Was entwickelt werden muss, ist Empathie und nicht Hass. Empathie macht Nähe erforderlich. 

Im Falle von Barcelona handelt es sich bei den 14 Toten und mehr als 100 Verletzten um Menschen aus 34 Ländern und zwar aus: Algerien, Argentinien, Australien, Belgien, Marokko, Kanada, Kolumbien, Peru, China, Rumänien, Venezuela, Kuba, Ecuador, Ägypten, Spanien, USA, Philippinen, Frankreich, England, Griechenland, Niederlande, Taiwan, Honduras, Ungarn, Irland, Italien, Kuwait, Mazedonien, Pakistan, Dominikanische Republik, Türkei, Australien und Deutschland.

Den Tätern war es augenscheinlich gleichgültig, ob ihre Opfer Christen, Muslime, Juden, Buddhisten, Hindus oder Atheisten waren. Es ging ihnen offenbar darum, durch ihre menschenverachtende Tat Angst und Schrecken auf der ganzen Welt zu verbreiten. Die Täter kommen nicht aus Kriegsgebieten, sondern größtenteils aus Marokko. 

Ob Fanatismus ausreicht, um so bestialisch zu morden, möchte ich bezweifeln. Worum es hier geht, ist meines Erachtens der Machtrausch hochaggressiver Psychopathen, der in dieser neuen Form zu morden, ausgelebt wird. 

Waren es 2001 Flugzeuge, die in New York bei dem Angriff auf die Menschen, die im World Trade Center gearbeitet haben,  als Mordinstrumente eingesetzt wurden, sind es seit Nizza LKWs, mittels denen Leid und Tod verursacht wird. Die Tatsache ganz ohne übliches Kriegsmaterial eine Vielzahl von Zivilisten töten zu können, wird immer wieder machtbesessene Psychopathen zu solchen Handlungen treiben, die sie dann ideologisch oder religiös zu legitimieren suchen. Darauf sollte man sich  realistisch einstellen.

Was kann man tun? 

Straßen und Plätze besser abzusichern, ist natürlich eine wichtige Maßnahme. Ebenso wichtig allerdings erscheint mir, weltweit ein wirklich ethisches Bewusstsein zu schaffen und  hier vor allem das Mitgefühl zu fördern. 

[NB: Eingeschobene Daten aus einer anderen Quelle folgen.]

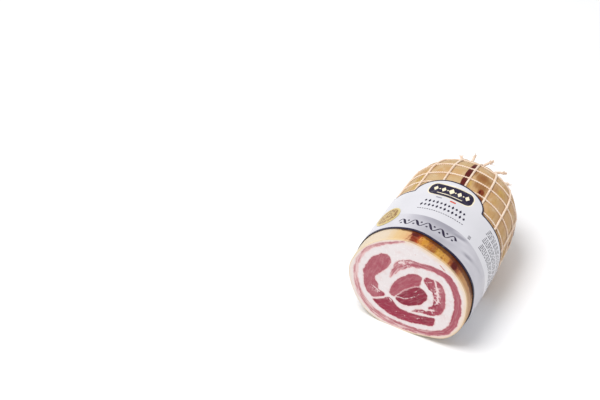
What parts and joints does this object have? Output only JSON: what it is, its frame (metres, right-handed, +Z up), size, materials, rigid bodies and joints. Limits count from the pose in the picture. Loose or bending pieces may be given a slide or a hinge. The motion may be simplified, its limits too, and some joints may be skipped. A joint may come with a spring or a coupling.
{
  "type": "pancetta",
  "caption": "Half of a rolled pancetta: flat cut end with a spiral of lean meat in white fat, rounded far end, string net over the rind and a film band with an arched tab.",
  "frame": {"origin": "middle of the footprint, on the surface that the roll lies on", "axes": "+Z up, +Y along the roll from the flat cut end to the rounded end, +X to the right as seen when facing the cut end"},
  "size_m": [0.1336, 0.1938, 0.1208],
  "materials": {
    "fat": "satin, moist on the cut",
    "lean_light": "satin, moist",
    "lean_dark": "satin, moist",
    "string": "matt twisted cotton",
    "film": "semi-gloss print",
    "foil": "soft metallic"
  },
  "bodies": {
    "root": {"roll_fat": "fat", "lean_spiral": "lean_light", "lean_left": "lean_light", "lean_bottom": "lean_dark", "lean_eye": "lean_light", "lean_core": "lean_dark", "lean_right": "lean_dark", "net": "string", "net_ends": "string", "band": "film", "seal": "foil"}
  },
  "joints": []
}
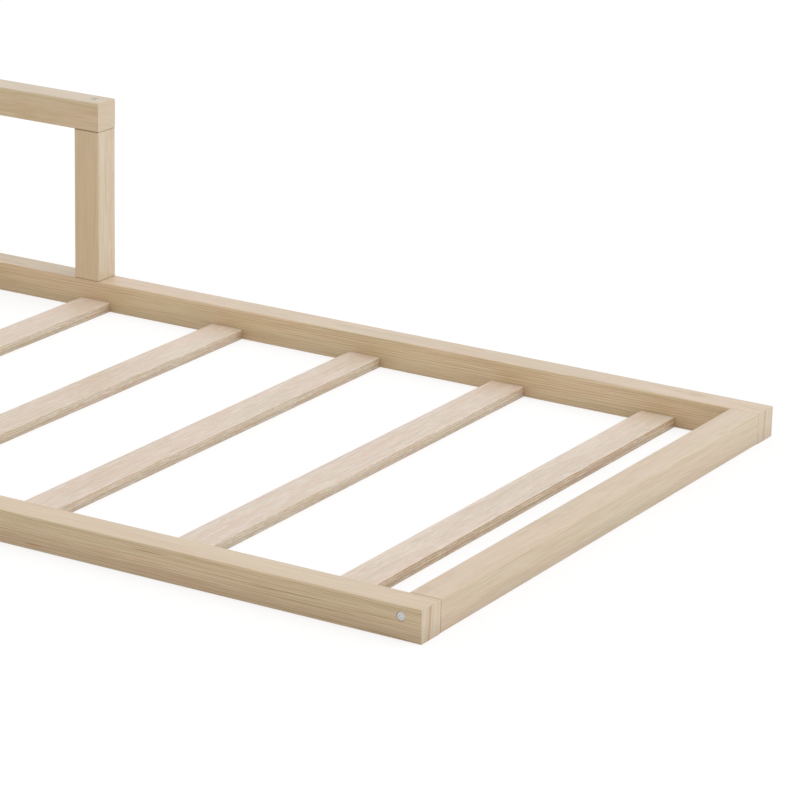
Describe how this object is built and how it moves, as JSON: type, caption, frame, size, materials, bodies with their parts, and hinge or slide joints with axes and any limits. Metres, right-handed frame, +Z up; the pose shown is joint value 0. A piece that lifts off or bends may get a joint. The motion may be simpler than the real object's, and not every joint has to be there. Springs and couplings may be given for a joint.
{
  "type": "toddler floor bed",
  "caption": "Low pine floor bed for a toddler: a frame of square bars on the floor, slats between them, and a short guard of posts and a top rail on one side.",
  "frame": {"origin": "on the floor, under the middle of the bed's bounding box", "axes": "+X along the bed to the foot end, +Y across it to the side with the guard, +Z up"},
  "size_m": [1.502, 0.808, 0.275],
  "materials": {
    "pine_bar": "planed and sanded pine, pale, near matt clear finish",
    "pine_slat": "planed and sanded pine, paler and pinker than the bars, unfinished matt",
    "zinc_steel": "bright zinc plating, satin",
    "beech_dowel": "plain turned beech, unfinished"
  },
  "bodies": {
    "root": {"front_side_rail": "pine_bar", "back_side_rail": "pine_bar", "head_end_rail": "pine_bar", "foot_end_rail": "pine_bar", "guard_head_post": "pine_bar", "guard_foot_post": "pine_bar", "guard_top_rail": "pine_bar", "slat_1": "pine_slat", "slat_2": "pine_slat", "slat_3": "pine_slat", "slat_4": "pine_slat", "slat_5": "pine_slat", "slat_6": "pine_slat", "slat_7": "pine_slat", "corner_bolts": "zinc_steel", "corner_barrel_nuts": "zinc_steel", "guard_rail_bolts": "zinc_steel", "guard_rail_barrel_nuts": "zinc_steel", "post_base_bolts": "zinc_steel", "post_base_barrel_nuts": "zinc_steel", "corner_dowels": "beech_dowel", "guard_rail_dowels": "beech_dowel", "post_base_dowels": "beech_dowel", "slat_dowels": "beech_dowel"}
  },
  "joints": []
}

Das ist auch möglich, indem man Leid visualisiert, zwar nicht pausenlos – dann stumpft der Betrachter ab- aber beispielhaft, um so das Leid aus der Anonymität herauszuholen. Was bedeutet es schwer verletzt zu sein? Wie ist jemand gestorben? Welches Leben haben die Opfer bis zum Attentat geführt? 

Potentielle Täter müssen abgeschreckt werden, Scham entwickeln von ihrem Tun, indem man ihnen bewusst macht, wohin ihre perversen Machtgelüste führen. Sie müssen das Leid anderer sehen, spüren und begreifen. Vielleicht rüttelt sie dies  wach,  bevor sie zur Tat schreiten. 

Die sozialen Netzwerke bieten die Möglichkeit, potentielle Täter zu erreichen und sollten täglich zur Aufklärung genutzt werden. 

Blickt man auf die Auflistung der Toten und Verletzten in Barcelona wird klar, dass die Marokkaner auch vor ihren Landleuten nicht Halt gemacht haben. Es war ihnen gleichgültig, wen sie verletzten oder töteten. Das macht deutlich, dass es mit der religiösen Legitimation nicht weit her ist. 

Hier handelten, ich betone es nochmals, hochaggressive Menschen, denen es an Mitgefühl mangelt. Solch gewaltbereite Menschen in die Gesellschaft zu integrieren, wird nicht einfach sein, aber es ist die einzige Chance, uns vor ihren Ausbrüchen zu schützen.